Your constitution or regulator will stipulate the notice required to give to members, as well as the information needed in advance before the deadline, which gives you a good timeframe for your AGM planning.

Once you know the deadline to work towards, prepare all your financial reports and statements.

Include balance sheets, cash flow, income statements and any other documents that provide an overall view of the financial health of your organisation.

Any audits being conducted must be entirely completed before the information deadline. This means the board must have signed off the annual financial statements document and have the auditors’ statement appended as well.

Woman drinking while checking its calendar

Communicating the AGM to members and stakeholders

Whether you plan on using the AGM as a promotional act or to tick the necessary boxes, you must inform all your stakeholders well in advance to allow them plenty of time to prepare to attend.

External stakeholders often consider the AGM to be a highly significant event, allowing them the chance to air any concerns, ask questions and make important decisions about the support they provide.

So keep that in mind when you communicate the dates with them, you want to give them plenty of time to schedule it in their calendar.

Get the word out through different channels like email, social media and through your website, providing clear, correct details as to when the AGM is and what stakeholders can do to prepare.

Make sure you adequately prepare your colleagues and board members as well, so they have time to prepare their own statements and reports.

It can be hard to draw a membership crowd to an AGM so try to make it attractive – you could either make it simple to attend by hosting online if your constitution allows it, or combining a face-to-face event with another event or piggybacking on a conference or existing members meeting that will attract members or make it easy to stay on for an AGM. Snacks always help too.

meeting in a board room

Recruiting new board members

Another crucial part of your AGM will be conducting elections for new board members. Directors are integral to a not-for-profit’s strategic direction, overseeing operations and maintaining the mission and values.

Your AGM is an excellent opportunity to bring new life onto the board, utilising the experiences and perspectives of new directors and supporting board diversity.

The process of nominating and electing new members should begin well before the AGM to ensure you are aware of how many Board member terms end this year and that you identify the best potential candidates with the skills and commitment required to serve on your board.

Every NFP will have their own method of board recruitment, which may include reaching out to existing board directors, stakeholders or members of your organisation’s broader community network.

Regardless of how your organisation searches, once you’ve identified and vetted potential candidates, you can invite them to interview with the board.
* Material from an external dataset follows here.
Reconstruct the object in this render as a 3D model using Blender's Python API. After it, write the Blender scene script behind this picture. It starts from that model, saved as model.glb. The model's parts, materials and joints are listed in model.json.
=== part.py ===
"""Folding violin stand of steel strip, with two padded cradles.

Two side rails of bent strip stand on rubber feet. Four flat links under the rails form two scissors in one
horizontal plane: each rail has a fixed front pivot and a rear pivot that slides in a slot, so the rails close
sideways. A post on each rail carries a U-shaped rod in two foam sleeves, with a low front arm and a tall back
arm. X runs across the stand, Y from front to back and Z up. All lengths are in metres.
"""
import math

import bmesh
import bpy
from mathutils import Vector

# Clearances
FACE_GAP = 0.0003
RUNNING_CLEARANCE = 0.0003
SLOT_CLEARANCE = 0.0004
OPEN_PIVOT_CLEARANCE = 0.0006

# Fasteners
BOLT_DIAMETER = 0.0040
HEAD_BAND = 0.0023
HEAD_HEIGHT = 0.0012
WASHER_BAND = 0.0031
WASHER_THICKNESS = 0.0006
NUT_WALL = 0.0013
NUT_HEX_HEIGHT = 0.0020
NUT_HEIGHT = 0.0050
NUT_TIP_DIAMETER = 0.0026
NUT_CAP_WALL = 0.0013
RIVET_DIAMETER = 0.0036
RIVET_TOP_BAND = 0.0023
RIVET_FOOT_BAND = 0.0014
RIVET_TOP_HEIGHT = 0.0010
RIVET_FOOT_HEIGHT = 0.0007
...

This helps you see how candidates might fit in with the organisation’s overall culture and ensure they’re a good fit for the board.

During the AGM

Each organisation will run their AGM differently. However, you should look to include items like:

  • Approval of previous AGM minutes
  • Review and approval of financial statements
  • Review and discussion of the strategic plan
  • Any other business

Nominations and elections of new board members take centre stage in an AGM. Typically, the nominations committee will present potential applications and nominated candidates to those in attendance. Members might also be able to nominate potential candidates who are in attendance. Your constitution will guide you on the precise process for your organisation.

Once you’ve narrowed your candidate list, voting can begin. The specifics of how this is conducted will vary depending on your organisation, but typically boards manage voting efficiently through a ballot process before the AGM, with the results then announced during the meeting.

Newly-elected board members can be invited to introduce themselves during the AGM, sharing their experience, background and suitability. This formality helps provide additional information to members.

The art of AGMs

Holding successful AGMs comes with practice, offering an open forum to raise concerns, address issues and solidify a not-for-profit and all its members in its mission, purpose and values.

AGMs can require a lot of planning to make them successful, so it’s good to keep their purpose in mind, that is; to provide a forum for you to meet, reflect and plan on the continuing success of the organisation.